The Kettner and Vine neighbors know the property well. They have serious concerns about the project’s viability, starting with public safety.

“That is a very dangerous intersection,” Herbert said. “I-5 traffic exits right onto Kettner. On any given day, 25,000 cars zoom by at 55 miles an hour. People will try to cross Kettner to get to the shelter, and there will be accidents and probably fatalities.”

Herbert and her colleagues have been warned that Gloria has a reputation for vindictiveness. “We know this is risky,” she said, “but we stand to lose either way. We lose if we prevail and he retaliates. And we lose if the project goes in and the community is endangered.”

But politicians never seem to lose, at least not in this city. “The mayor wants to say he built the biggest homeless shelter on the West Coast,” said Herbert. “If it fails, he won’t care, because he’ll be on to his next job. The City of San Diego will suffer the long-term consequences.”

Author: Source

13 thoughts on “Kettner and Vine: Not This Time

  1. Taxpayers Assoc. AGAINST! “The taxpayers association is urging the council to address multiple concerns, including how the cost of the lease was assessed and the failure to issue a request for proposals to explore more competitive options”. Think Ash Street mess.

  2. Gloria keeps pushing his agenda and spending tens of millions of dollars on issues that are unsolvable. We want the city to rehire an adequate police force and maintain our roads! We are tired of flat tires!

    1. In Dallas TX., the police Dept. has 1500 officers, per the internet. In SD CA, the police dept. has a little over 700 per the internet. Populations are almost the same. NYC proper has 3,500 officers. SDPD NEEDS to have 1500 officers on the street.

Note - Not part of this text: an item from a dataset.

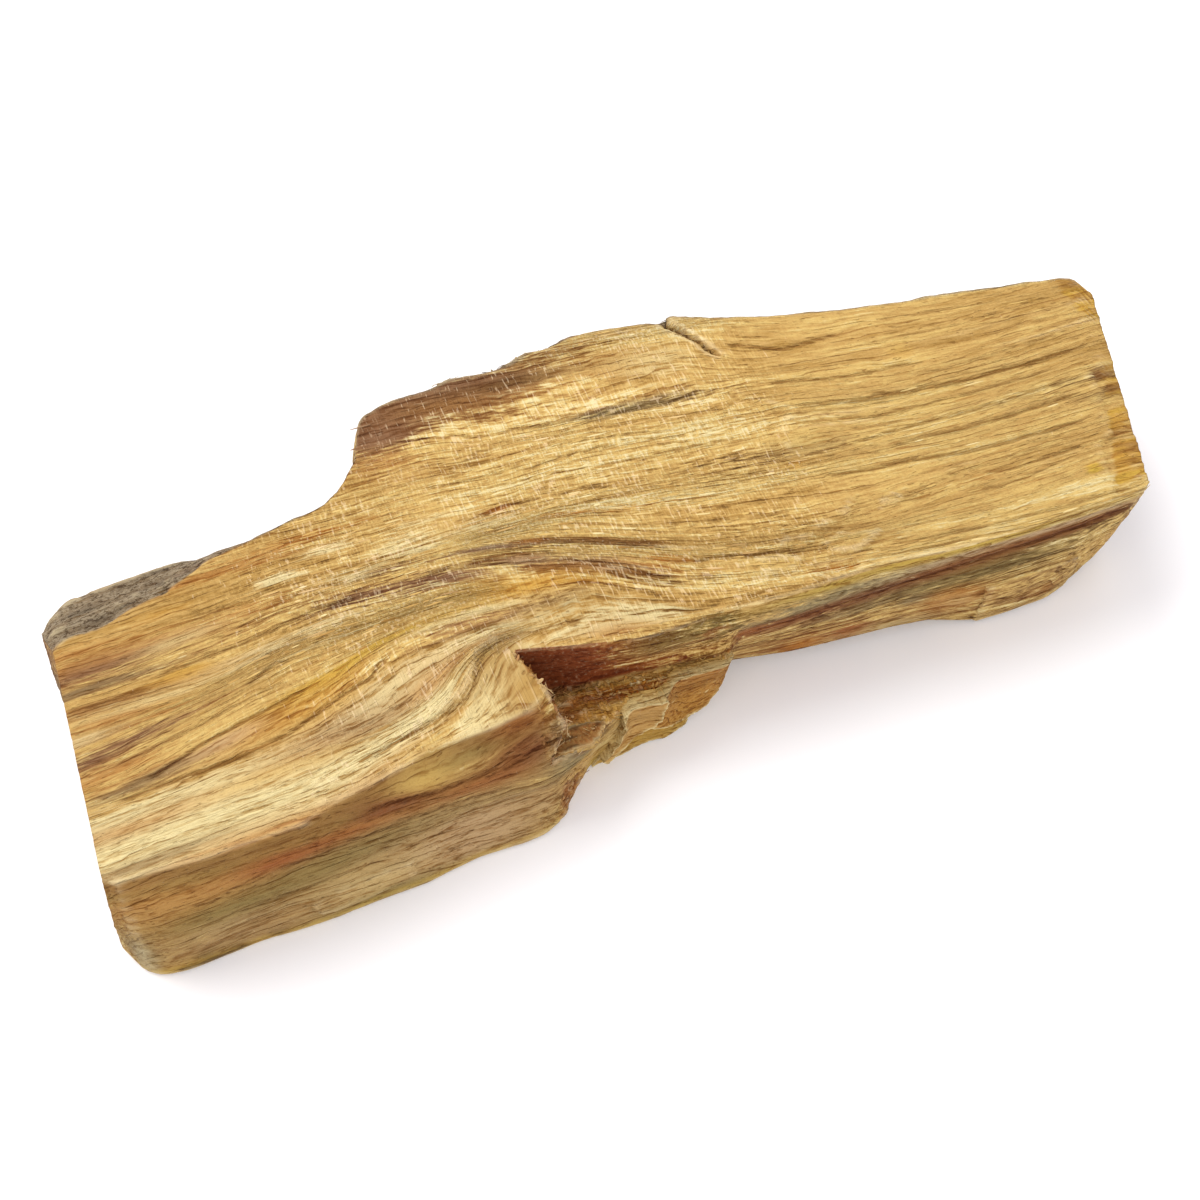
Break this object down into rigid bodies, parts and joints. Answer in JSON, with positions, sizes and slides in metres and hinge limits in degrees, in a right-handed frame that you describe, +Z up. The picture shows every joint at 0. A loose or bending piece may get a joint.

  3. there is also the $30 million annually needed to run the site, which has to be approved via the budget every year. The amounts being shown aren’t true representations of the costs.

  4. Great article Kate.
    In the meeting this afternoon and evening, I was shocked to hear one Union Rep after another endorsing their Unions support. I wanted to ask them if they had checked with their due paying members if they wanted their taxes to increase in order to pay for this 1,000 occupancy bldg.
    Be careful people there are 3 tax increases going to be on the ballot in Nov. Be AWARE of political double speak. As one of the speakers pointed out on this kettner and Vine potential project how the working on it, from the Developmental Services Dept., and supported by the Mayor is it MAY solve the homeless issues, and it MAY do something else. I was not WILL do this and that. So even the presenters are not sure their plan WILL work, but it May. That’s the kind of double speak you have to watch for.

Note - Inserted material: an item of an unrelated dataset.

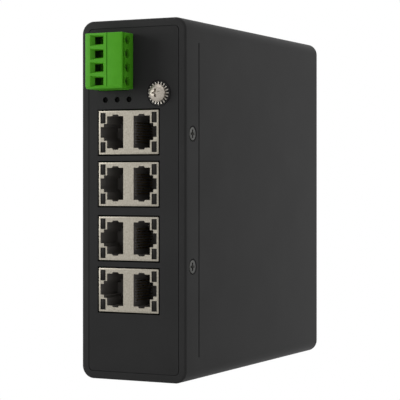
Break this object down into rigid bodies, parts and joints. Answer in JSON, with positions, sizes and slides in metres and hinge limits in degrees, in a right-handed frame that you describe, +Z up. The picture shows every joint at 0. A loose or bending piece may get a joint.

  5. Another great article by Kate Callen. Thanks for bringing it all together, Kate. Amazing that the residents of San Diego feel the need to worry about “retaliation” from their Mayor. That is one of many indications that we need a new Mayor. Another is the poor planning that has the City losing 700 shelter beds in the short term without having any replacement beds lined up. Certainly this Kettner & Vine shelter idea that only surfaced in April wasn’t supposed to replace them as these beds wouldn’t be available in time, even if it were approved, and this idea wasn’t generated by the City in any event, Hamm brought it to the City.

    Now we have an idea the Mayor is pushing uphill to fulfill his State of the City promise, not because it is a great idea or even a good deal according to the IBA, the SD Taxpayers Association or the City Attorney, but because it is an election year.

    Unfortunately, what Todd Gloria learned from 101 Ash Street is that if you push and pull hard enough, you can get even the worst ideas over the finish line in San Diego. Let’s not reinforce that horrible lesson. Let’s correct that mistaken assumption now by saying NO to another costly mistake for the taxpayers of San Diego and the homeless population. There are many more humane and effective ways to serve the homeless, starting with supporting the priorities in San Diego’s Community Action Plan on Homelessness. Let’s invest in keeping people from falling into the abyss of homelessness and in creating permanent affordable housing.

    And on November 5, let’s think twice about whether we want a mayor who retaliates against people who oppose his ideas and pet projects (like 101 Ash Street). Instead, wouldn’t we rather have a mayor who has served his country and his community with honor? We have a choice come November 5.

  6. The city puts a 1% tax increase on the ballot. Their crying about the sidewalk repair backlog. Gee, how many sidewalks could be fixed with Ash St money? And now, the shelter would require finding the money for it while they lipservice housing affordability. The 1% tax hurts low income people more.

  7. Yesterday, Todd Gloria lost big. The Council pushed back on Kettner and Vine, delaying action and possibly killing it outright. And Gloria was present in Council chambers — he put himself on the line for this — so he actually had to listen to eloquent people speaking the truth about his sorry leadership.

    Quote of the day from Paul Krueger, delivered with Gloria sitting right behind him looking peeved: “The mayor has the time to fly to China to say goodbye to pandas … [but] the mayor does not have the time to meet with people in these communities who have a direct stake in what happens [and] the mayor does not have the time to meet with people from Lived Experience Advisors who know better than any of us what works and what doesn’t.”

    Maybe, just maybe, the tide is beginning to turn.

  8. Thank you to the author doing due diligence in this research! San Diegan need to stay informed when these ideas first start to germinate !

  9. After a meeting that stretched past 11 p.m. Monday night, the San Diego City Council delayed a decision on Mayor Todd Gloria’s proposed 1,000-bed homeless shelter until next week to allow further negotiation with the landlord.

    Is what has been reported by TOSD

  10. Excellent article, Kate Callen. I hope it will help many voters to decide who to vote for in November, and who to not vote for.